Ex-president Kocharyan’s news conference fails amid protests in Armenian capital
Tuesday’s press conference of former President Robert Kocharyan, charged over the March 1-2, 2008 events in the Armenian capital, failed to take place amid a wave of protests erupted in Yerevan against the appellate court ruling to release Kocharyan from pre-trial custody.
A group of demonstrators, including some famous activists, burst into the hall in Yerevan’s Erebuni Plaza business center, where the ex-president was expected to hold the news conference after a while, trying to have it cancelled.
One of the protesters told reporters Kocharyan’s conference was already cancelled, announcing they can already leave the hall.
“Armenia has saw a revolution, which is already an irreversible fact. The authorities in Armenia act in line with the powers vested in them by the Constitution, trying to implement justice in Armenia on the scope of them,” Davit Petrosyan, a student protest leader, told reporters.

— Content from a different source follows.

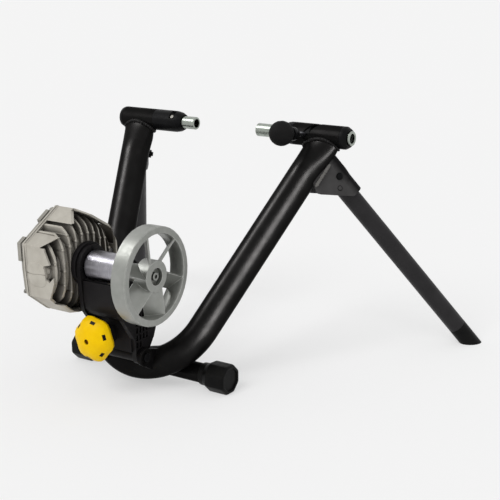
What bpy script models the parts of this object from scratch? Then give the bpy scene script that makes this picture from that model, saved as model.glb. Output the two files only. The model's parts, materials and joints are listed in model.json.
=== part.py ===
"""Fluid bike trainer: a folding stand with clamping axle tips and a fluid resistance unit.

X runs along the wheel's axle to the rider's right, Y points forward along the bicycle, and Z is up.
Heights are above the floor. The resistance unit sits behind the wheel, so its Y values are negative
when they are measured from the axle.
"""

import math

import bmesh
import bpy
from mathutils import Matrix, Vector

# Driving dimensions, in metres
AXLE_Y = 0.0928
AXLE_HEIGHT = 0.385
SEAT_GAP = 0.0003

MAIN_TUBE_RADIUS = 0.0254
MAIN_TUBE_WALL = 0.0018
FRAME_LEAN = math.radians(37.9)
UPRIGHT_HALF_SPAN = 0.1978
UPRIGHT_SPLAY = 0.2649
BEND_RADIUS = 0.104
UPRIGHT_TOP = 0.004

CROSS_RADIUS = 0.019
CROSS_WALL = 0.002
CROSS_OUTER_END = 0.2275
LEFT_SEAM = 0.1586
RIGHT_SEAM = 0.1365

TIP_RADIUS = 0.0112
TIP_BORE = 0.0079
LEFT_TIP_END = -0.0714
RIGHT_TIP_END = 0.0607

LEVER_X = 0.163
LEVER_RISE = math.radians(9)
LEVER_SWEEP = math.radians(76)
CLAMP_STROKE = 0.017
LEVER_LENGTH = 0.0907
BALL_RADIUS = 0.0205

BAR_RADIUS = 0.0162
BAR_WALL = 0.002
BAR_Y = -0.2324
BAR_END = 0.1525
FOOT_RADIUS = 0.0241
FOOT_END = 0.1592
FOOT_FLAT = 0.0005

HINGE = Vector((0.2096, 0.0005, 0.320))
LEG_FLOOR = Vector((0.3814, 0.2032, 0.0))
LEG_RADIUS = 0.0159
LEG_WALL = 0.0015
BOOT_LENGTH = 0.045
PLATE_THICKNESS = 0.0025
LEG_SIDE_GAP = 0.0009

ROTOR_Y = -0.3305
ROTOR_HEIGHT = 0.2082
SHAFT_RADIUS = 0.006
ROLLER_RADIUS = 0.0242
FLYWHEEL_RADIUS = 0.0771
FLYWHEEL_BACK = 0.0670
FLYWHEEL_FRONT = 0.0942
BLADE_COUNT = 6
BLADE_PITCH = math.radians(43)
BLADE_START = math.radians(53)

PIVOT_Y = -0.3099
PIVOT_HEIGHT = 0.0638
ANCHOR_Y = -0.262
KNOB_X = -0.0045
KNOB_HEIGHT = 0.1016
SEAT_CENTRE_Y = -0.335
SEAT_RADIUS = 0.012

CHEEK_LEFT = (-0.0400, -0.0330)
CHEEK_RIGHT = (0.0335, 0.0420)
SHOULDER_CENTRE = (-0.3280, 0.1500)
SHOULDER_RADIUS = 0.0290
BASE_CENTRE = (-0.2990, 0.1050)
BASE_RADIUS = 0.0270

PARTING_X = -0.108
HOUSING_FRONT = -0.048
SKIN_THICKNESS = 0.0035
CHAMBER_RADIUS = 0.050
FIN_COUNT = 10
FIN_PITCH = 0.0138
FIN_THICKNESS = 0.0028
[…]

“Apart from the authorities, there are free and independents citizens in Armenia, who are ready to participate in the process of restoring justice at any moment. We are not going to tolerate injustice in our country.”
Moreover, one of the activists laid on the floor holding a small poster with March 1 victims’ photos at hand.
Afterwards, the protesting crown headed to the Prosecutor General’s Office to demand the ex-leader’s arrest, chanting, “Kocharyan, murderer”.
As reported earlier, the Court of Appeals, under the presiding judge Alexander Azaryan, approved on Monday the motion of Kocharyan’s attorneys to commute the arrest ruling against the ex-president charged over March 1-2, 2008 events in capital Yerevan.
As one of the attorneys, Robert Sahakyan told reporters on Monday, the court justified its decision with the constitutional provision of immunity from persecution for former presidents.
The Yerevan Court of General Jurisdiction ruled to remand Kocharyan into custody for two months on 27 July. The former president was taken into custody from the court hall, accused of “overthrowing the constitutional order in the country with a group of people” in the scope of the criminal investigation into the post-election crackdown following the presidential elections of 2008, which left eight civilians and two police officers dead.
Kocharyan has dismissed the charges as politically motivated.